• [PROBLEM]: Copy every line, leaving nothing out and adding nothing.
start RECORDS FOR PROCESSING
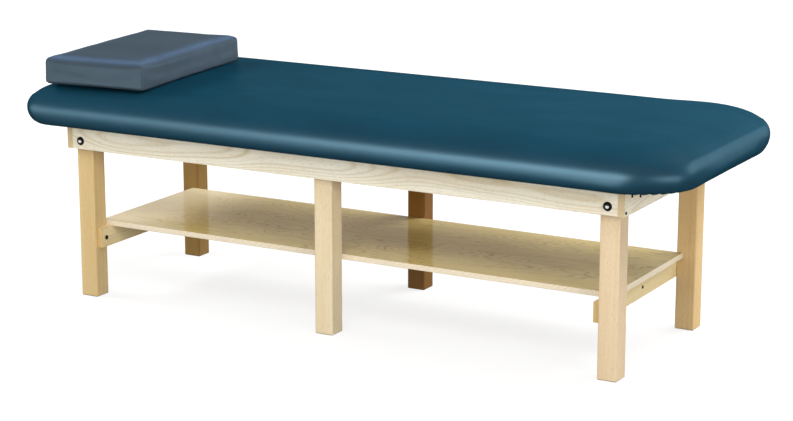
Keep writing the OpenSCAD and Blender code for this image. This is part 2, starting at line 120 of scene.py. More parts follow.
class Wiring:
    """A node tree and the one call that adds nodes to it."""

    def __init__(self, tree):
        self.tree = tree
        self.tree.nodes.clear()

    def node(self, kind, settings=None, inputs=None, output=0):
        """Adds a node: its settings first, then its sockets, and gives back one output."""
        made = self.tree.nodes.new(kind)
        for name, setting in (settings or {}).items():
            if name == "stops":
                self.set_stops(made.color_ramp, setting)
            else:
                setattr(made, name, setting)
        for name, value in (inputs or {}).items():
            if isinstance(value, Value):
                self.tree.links.new(value.socket, made.inputs[name])
            else:
                made.inputs[name].default_value = value
        return Value(self, made.outputs[output]) if len(made.outputs) else None

    def set_stops(self, ramp, stops):
        """Stops of a ramp as pairs of a place and a grey or a colour."""
        for i, (place, colour) in enumerate(stops):
            stop = ramp.elements[i] if i < 2 else ramp.elements.new(place)
            stop.position = place
            stop.color = colour if hasattr(colour, "__len__") else (colour, colour, colour, 1)

    def sum(self, operation, *terms):
        return self.node("ShaderNodeMath", {"operation": operation}, dict(enumerate(terms)))

    def blend(self, share, first, second):
        """Two colours mixed: sockets 6 and 7 and output 2 of the node are its colours."""
        inputs = {0: share, 6: first, 7: second}
        return self.node("ShaderNodeMix", {"data_type": "RGBA"}, inputs, output=2)

    def ramp(self, value, *stops):
        return self.node("ShaderNodeValToRGB", {"stops": stops}, {"Fac": value})


class Finish(Wiring):
    """The finish of one kind of surface, as a material."""

    def __init__(self, name):
        self.material = bpy.data.materials.new(name)
        self.material.use_nodes = True
        super().__init__(self.material.node_tree)
        self.place = self.node("ShaderNodeTexCoord", output="Object")
        split = self.node("ShaderNodeSeparateXYZ", {}, {"Vector": self.place})
        self.xyz = [split, split.other("Y"), split.other("Z")]

    def mottle(self, size, detail, seed, output=0):
        """Noise whose lumps are about the given size, one size or three, in metres."""
        size = size if hasattr(size, "__len__") else (size, size, size)
        moved = self.node("ShaderNodeMapping", {}, {
            "Vector": self.place, "Location": (seed, seed, seed), "Scale": [1 / s for s in size],
        })
        inputs = {"Vector": moved, "Scale": 1.0, "Detail": detail}
        return self.node("ShaderNodeTexNoise", {}, inputs, output)

    def years(self, count, seed, strength, least):
        """How strongly each year of growth shows, by the number of years from the heart."""
        inputs = {"W": count + seed, "Scale": 1.0}
        year = self.node("ShaderNodeTexNoise", {"noise_dimensions": "1D"}, inputs)
        return (year * strength - least).maths("MAXIMUM", 0.0)

    def facing(self, axis):
        """1 where the surface faces along an axis, 0 elsewhere."""
        split = self.node("ShaderNodeSeparateXYZ", {}, {"Vector": self.place.other("Normal")}, axis)
        return self.ramp(split.maths("ABSOLUTE"), (0.6, 0.0), (0.8, 1.0))

    def near_edge(self, low, high, width):
        """1 on the edges of a board that fills a box, 0 from a width away from them."""
        a, b, c = [
            (self.xyz[i] - low[i]).maths("MINIMUM", high[i] - self.xyz[i]) for i in range(3)
        ]
        gap = a.maths("MINIMUM", b).maths("MAXIMUM", a.maths("MAXIMUM", b).maths("MINIMUM", c))
        return (1 - gap / width).maths("MAXIMUM", 0.0)

    def gloss(self, most, fade):
        """How strong the clear coat is: most where it is looked at squarely, less at a low angle."""
        away = self.node("ShaderNodeLayerWeight", {}, {"Blend": 0.5}, "Facing")
        return (1 - away).maths("MAXIMUM", 0.0) ** fade * most

    def bump(self, height, depth):
        return self.node("ShaderNodeBump", {}, {"Height": height, "Distance": depth})

    def surface(self, inputs):
        shader = self.node("ShaderNodeBsdfPrincipled", {}, inputs)
        self.node("ShaderNodeOutputMaterial", {}, {"Surface": shader})
        return self.material


def colour(red, green, blue):
    """A colour given as it looks on screen, 0 to 255, for a shader."""
    levels = [c / 255 for c in (red, green, blue)]
    return [c / 12.92 if c < 0.04045 else ((c + 0.055) / 1.055) ** 2.4 for c in levels] + [1]


def scaled(tint, shares):
    """A colour with its red, green and blue each scaled."""
    return [c * share for c, share in zip(tint, shares)] + [1]


def seen_directly(wiring):
    """1 for what the camera sees, also mirrored or through glass, and 0 for what lights."""
    ray = wiring.node("ShaderNodeLightPath", output="Is Camera Ray")
    seen = ray + ray.other("Is Glossy Ray") + ray.other("Is Transmission Ray")
    return seen.maths("MINIMUM", 1.0)


WHITE = (1, 1, 1, 1)
world = bpy.data.worlds.new("surround")
world.use_nodes = True
scene.world = world
surround = Wiring(world.node_tree)
strength = surround_on_object + seen_directly(surround) * (1 - surround_on_object)
glow = surround.node("ShaderNodeBackground", {}, {"Color": WHITE, "Strength": strength})
surround.node("ShaderNodeOutputWorld", {}, {"Surface": glow})

paper = Finish("floor")
away = paper.node("ShaderNodeVectorMath", {"operation": "LENGTH"}, {0: paper.place}, "Value")
near, far = floor_shadow_reach
reach = ((away - near) / (far - near)).maths("MAXIMUM", 0.0).maths("MINIMUM", 1.0)
lift = (floor_glow[0] + reach * (floor_glow[1] - floor_glow[0])) * seen_directly(paper)
matt = paper.node("ShaderNodeBsdfDiffuse", {}, {"Color": [floor_colour] * 3 + [1]})
glow = paper.node("ShaderNodeEmission", {}, {"Color": WHITE, "Strength": lift})
both = paper.node("ShaderNodeAddShader", {}, {0: matt, 1: glow})
paper.node("ShaderNodeOutputMaterial", {}, {"Surface": both})

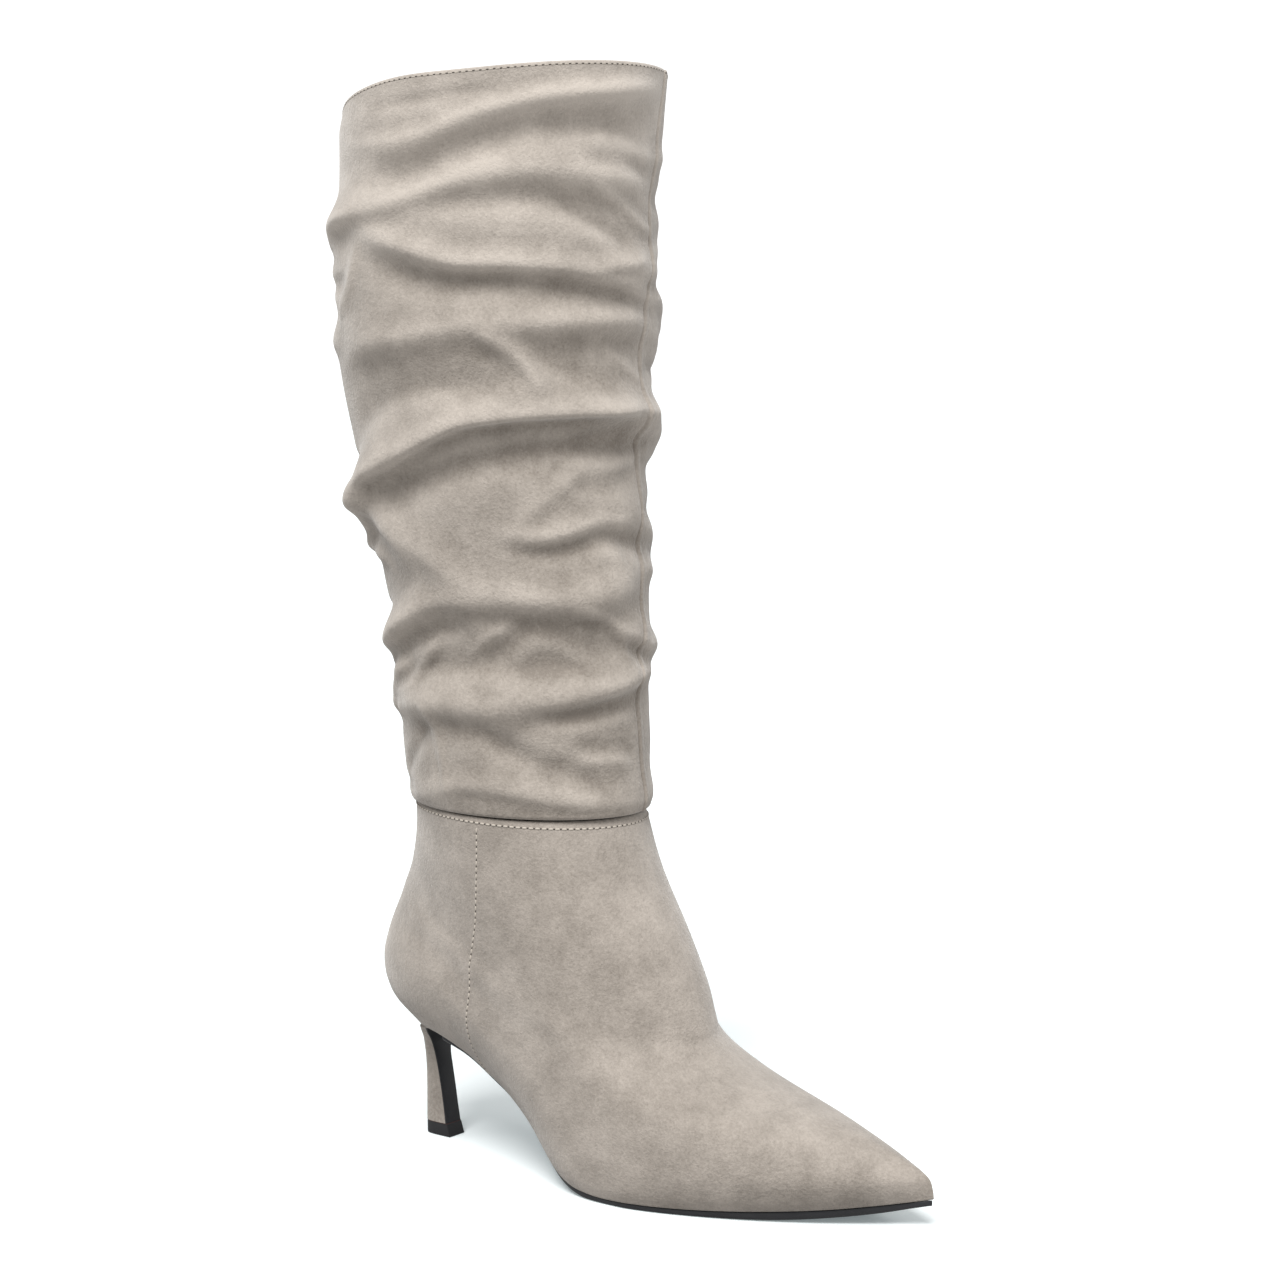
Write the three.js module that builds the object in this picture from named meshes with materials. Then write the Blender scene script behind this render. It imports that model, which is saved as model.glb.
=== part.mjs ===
// A tall slouch boot with a pointed toe and a slim heel, for the right foot.
// Millimetres. The origin is the centre of the heel tip on the floor.
// +X points to the toe, +Y to the inner side of the foot, +Z up.
import * as THREE from "three";

// Main sizes of the boot
const TOE_X = 228.5;
const TOE_SWING = 15.4;
const SWING_START_X = 80;
const WAIST_X = 52;
const WAIST_SPAN = 30;
const WAIST_EASE = 0.6;
const ARCH_FADE = 1.3;
const ANKLE_Z = 145;
const COLLAR_FRONT_Z = 435;
const COLLAR_BACK_Z = 418.3;
const COLLAR_SIDE_TILT = -0.64;

// Thicknesses and clearances
const WALL = 2.2;
const SHAFT_WALL = 2.0;
const TOE_STIFFENER = 2.4;
const TOE_STIFFENER_TO_SHARE = 0.3;
const CLEAR = 0.3;
const LEAN_STEP = 0.5;
const INSOLE_THICK = 2.4;
const BREAST_THICK = 0.9;
const SOLE_TIP_SHORT = 1.4;
const INSOLE_EDGE_CUT = 0.5;
const INSOLE_CLEAR = 0.5;
const INSOLE_BACK_SHORT = 1.4;
const INSOLE_TIP_SHORT = 1.5;
const TOP_PIECE_HEIGHT = 5.2;

// How finely the curved pieces are cut into facets
const FOOT_COLUMNS = 44;
const FOOT_ROWS = 22;
const SHAFT_COLUMNS = 46;
const SHAFT_ROWS = 35;

// Colours
const SUEDE = { color: 0xb3a89d, roughness: 0.95, metalness: 0 };
const BLACK_SOLE = { color: 0x1b1b1d, roughness: 0.5, metalness: 0 };
const BLACK_TIP = { color: 0x151516, roughness: 0.6, metalness: 0 };
const LINING = { color: 0xa79a8b, roughness: 0.9, metalness: 0 };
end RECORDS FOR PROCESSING
• [COMPLETED EXERCISE]:
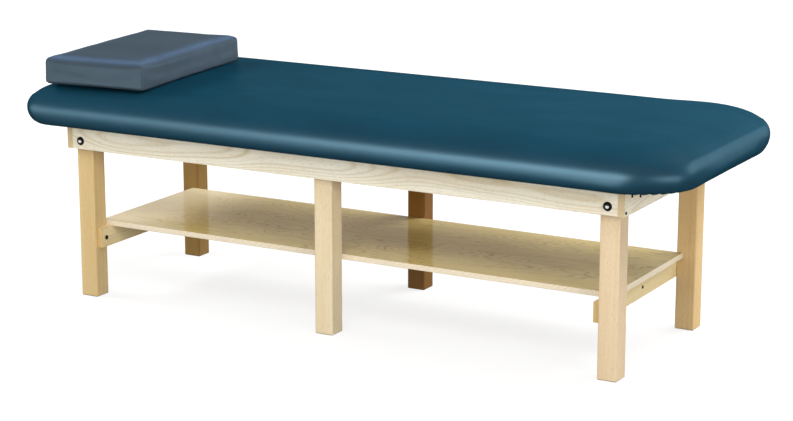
Keep writing the OpenSCAD and Blender code for this image. This is part 2, starting at line 120 of scene.py. More parts follow.
class Wiring:
    """A node tree and the one call that adds nodes to it."""

    def __init__(self, tree):
        self.tree = tree
        self.tree.nodes.clear()

    def node(self, kind, settings=None, inputs=None, output=0):
        """Adds a node: its settings first, then its sockets, and gives back one output."""
        made = self.tree.nodes.new(kind)
        for name, setting in (settings or {}).items():
            if name == "stops":
                self.set_stops(made.color_ramp, setting)
            else:
                setattr(made, name, setting)
        for name, value in (inputs or {}).items():
            if isinstance(value, Value):
                self.tree.links.new(value.socket, made.inputs[name])
            else:
                made.inputs[name].default_value = value
        return Value(self, made.outputs[output]) if len(made.outputs) else None

    def set_stops(self, ramp, stops):
        """Stops of a ramp as pairs of a place and a grey or a colour."""
        for i, (place, colour) in enumerate(stops):
            stop = ramp.elements[i] if i < 2 else ramp.elements.new(place)
            stop.position = place
            stop.color = colour if hasattr(colour, "__len__") else (colour, colour, colour, 1)

    def sum(self, operation, *terms):
        return self.node("ShaderNodeMath", {"operation": operation}, dict(enumerate(terms)))

    def blend(self, share, first, second):
        """Two colours mixed: sockets 6 and 7 and output 2 of the node are its colours."""
        inputs = {0: share, 6: first, 7: second}
        return self.node("ShaderNodeMix", {"data_type": "RGBA"}, inputs, output=2)

    def ramp(self, value, *stops):
        return self.node("ShaderNodeValToRGB", {"stops": stops}, {"Fac": value})


class Finish(Wiring):
    """The finish of one kind of surface, as a material."""

    def __init__(self, name):
        self.material = bpy.data.materials.new(name)
        self.material.use_nodes = True
        super().__init__(self.material.node_tree)
        self.place = self.node("ShaderNodeTexCoord", output="Object")
        split = self.node("ShaderNodeSeparateXYZ", {}, {"Vector": self.place})
        self.xyz = [split, split.other("Y"), split.other("Z")]

    def mottle(self, size, detail, seed, output=0):
        """Noise whose lumps are about the given size, one size or three, in metres."""
        size = size if hasattr(size, "__len__") else (size, size, size)
        moved = self.node("ShaderNodeMapping", {}, {
            "Vector": self.place, "Location": (seed, seed, seed), "Scale": [1 / s for s in size],
        })
        inputs = {"Vector": moved, "Scale": 1.0, "Detail": detail}
        return self.node("ShaderNodeTexNoise", {}, inputs, output)

    def years(self, count, seed, strength, least):
        """How strongly each year of growth shows, by the number of years from the heart."""
        inputs = {"W": count + seed, "Scale": 1.0}
        year = self.node("ShaderNodeTexNoise", {"noise_dimensions": "1D"}, inputs)
        return (year * strength - least).maths("MAXIMUM", 0.0)

    def facing(self, axis):
        """1 where the surface faces along an axis, 0 elsewhere."""
        split = self.node("ShaderNodeSeparateXYZ", {}, {"Vector": self.place.other("Normal")}, axis)
        return self.ramp(split.maths("ABSOLUTE"), (0.6, 0.0), (0.8, 1.0))

    def near_edge(self, low, high, width):
        """1 on the edges of a board that fills a box, 0 from a width away from them."""
        a, b, c = [
            (self.xyz[i] - low[i]).maths("MINIMUM", high[i] - self.xyz[i]) for i in range(3)
        ]
        gap = a.maths("MINIMUM", b).maths("MAXIMUM", a.maths("MAXIMUM", b).maths("MINIMUM", c))
        return (1 - gap / width).maths("MAXIMUM", 0.0)

    def gloss(self, most, fade):
        """How strong the clear coat is: most where it is looked at squarely, less at a low angle."""
        away = self.node("ShaderNodeLayerWeight", {}, {"Blend": 0.5}, "Facing")
        return (1 - away).maths("MAXIMUM", 0.0) ** fade * most

    def bump(self, height, depth):
        return self.node("ShaderNodeBump", {}, {"Height": height, "Distance": depth})

    def surface(self, inputs):
        shader = self.node("ShaderNodeBsdfPrincipled", {}, inputs)
        self.node("ShaderNodeOutputMaterial", {}, {"Surface": shader})
        return self.material


def colour(red, green, blue):
    """A colour given as it looks on screen, 0 to 255, for a shader."""
    levels = [c / 255 for c in (red, green, blue)]
    return [c / 12.92 if c < 0.04045 else ((c + 0.055) / 1.055) ** 2.4 for c in levels] + [1]


def scaled(tint, shares):
    """A colour with its red, green and blue each scaled."""
    return [c * share for c, share in zip(tint, shares)] + [1]


def seen_directly(wiring):
    """1 for what the camera sees, also mirrored or through glass, and 0 for what lights."""
    ray = wiring.node("ShaderNodeLightPath", output="Is Camera Ray")
    seen = ray + ray.other("Is Glossy Ray") + ray.other("Is Transmission Ray")
    return seen.maths("MINIMUM", 1.0)


WHITE = (1, 1, 1, 1)
world = bpy.data.worlds.new("surround")
world.use_nodes = True
scene.world = world
surround = Wiring(world.node_tree)
strength = surround_on_object + seen_directly(surround) * (1 - surround_on_object)
glow = surround.node("ShaderNodeBackground", {}, {"Color": WHITE, "Strength": strength})
surround.node("ShaderNodeOutputWorld", {}, {"Surface": glow})

paper = Finish("floor")
away = paper.node("ShaderNodeVectorMath", {"operation": "LENGTH"}, {0: paper.place}, "Value")
near, far = floor_shadow_reach
reach = ((away - near) / (far - near)).maths("MAXIMUM", 0.0).maths("MINIMUM", 1.0)
lift = (floor_glow[0] + reach * (floor_glow[1] - floor_glow[0])) * seen_directly(paper)
matt = paper.node("ShaderNodeBsdfDiffuse", {}, {"Color": [floor_colour] * 3 + [1]})
glow = paper.node("ShaderNodeEmission", {}, {"Color": WHITE, "Strength": lift})
both = paper.node("ShaderNodeAddShader", {}, {0: matt, 1: glow})
paper.node("ShaderNodeOutputMaterial", {}, {"Surface": both})

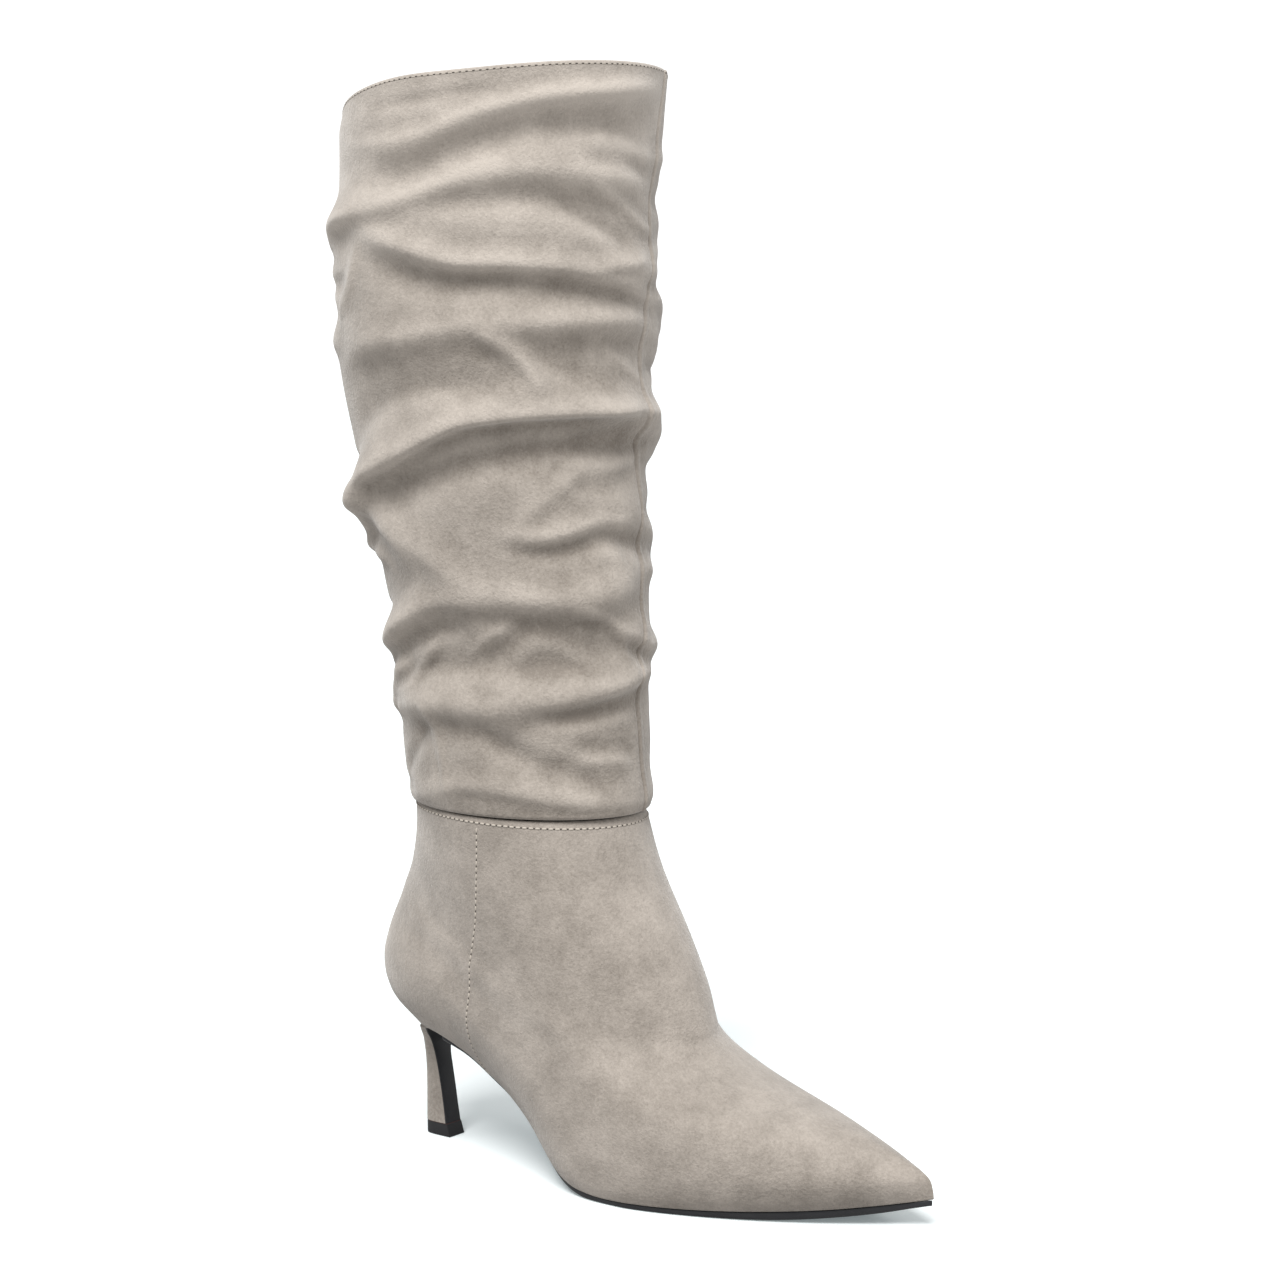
Write the three.js module that builds the object in this picture from named meshes with materials. Then write the Blender scene script behind this render. It imports that model, which is saved as model.glb.
=== part.mjs ===
// A tall slouch boot with a pointed toe and a slim heel, for the right foot.
// Millimetres. The origin is the centre of the heel tip on the floor.
// +X points to the toe, +Y to the inner side of the foot, +Z up.
import * as THREE from "three";

// Main sizes of the boot
const TOE_X = 228.5;
const TOE_SWING = 15.4;
const SWING_START_X = 80;
const WAIST_X = 52;
const WAIST_SPAN = 30;
const WAIST_EASE = 0.6;
const ARCH_FADE = 1.3;
const ANKLE_Z = 145;
const COLLAR_FRONT_Z = 435;
const COLLAR_BACK_Z = 418.3;
const COLLAR_SIDE_TILT = -0.64;

// Thicknesses and clearances
const WALL = 2.2;
const SHAFT_WALL = 2.0;
const TOE_STIFFENER = 2.4;
const TOE_STIFFENER_TO_SHARE = 0.3;
const CLEAR = 0.3;
const LEAN_STEP = 0.5;
const INSOLE_THICK = 2.4;
const BREAST_THICK = 0.9;
const SOLE_TIP_SHORT = 1.4;
const INSOLE_EDGE_CUT = 0.5;
const INSOLE_CLEAR = 0.5;
const INSOLE_BACK_SHORT = 1.4;
const INSOLE_TIP_SHORT = 1.5;
const TOP_PIECE_HEIGHT = 5.2;

// How finely the curved pieces are cut into facets
const FOOT_COLUMNS = 44;
const FOOT_ROWS = 22;
const SHAFT_COLUMNS = 46;
const SHAFT_ROWS = 35;

// Colours
const SUEDE = { color: 0xb3a89d, roughness: 0.95, metalness: 0 };
const BLACK_SOLE = { color: 0x1b1b1d, roughness: 0.5, metalness: 0 };
const BLACK_TIP = { color: 0x151516, roughness: 0.6, metalness: 0 };
const LINING = { color: 0xa79a8b, roughness: 0.9, metalness: 0 };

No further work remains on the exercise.